In 2010, I published a book called Dupes: How America’s Adversaries Have Manipulated Progressives for a Century. There, I shared numerous lines cooked up by Communist Party USA (CPUSA) to dupe liberals. One of them was precisely the line Obama echoed on July 25. CPUSA and its mouthpieces regularly compared Ho Chi Minh to the American Founders, claiming he was fighting for the ideas not of the Bolshevik Revolution but of the American Revolution. This line was employed constantly, and it worked magically with wide-eyed liberals. In Dupes, I gave several examples, including Dr. Benjamin Spock, a leftist dupe easily manipulated by American communists.

Ho Chi Minh, Obama’s Freedom Fighter
By Paul Kengor on 8.7.13 @ 6:08AM
Our president echoes the Party line on Vietnam.

Ho Chi Minh, Obama's Freedom Fighter
we made the decision to help the French keep their colony.
To regent: Had the French won at Dien Bien Phu this country would not have had to fight the Vietnam War to stop Communism:



Incidentally, Ho Chi Minh died in 1969 —— after the Vietnam War was well underway. So how come Communists did not adopt America’s founding liberties after they won the war?
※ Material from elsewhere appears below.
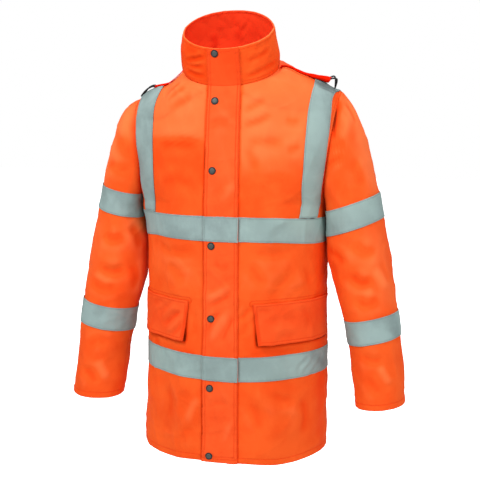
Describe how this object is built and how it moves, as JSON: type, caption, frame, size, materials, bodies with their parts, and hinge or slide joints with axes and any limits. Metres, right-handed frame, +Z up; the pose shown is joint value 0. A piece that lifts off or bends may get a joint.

And in case you did not notice it, Communists love to associate their ideology with America’s freedoms. Saul Alinsky in his novel Reveille for Radicals uses the word radicals when he means Communists:


The American Radicals were in the colonies grimly forcing the addition of the Bill of Rights to our Constitution. Saul Alinsky
Does anybody really believe that Communists would force liberty on anyone?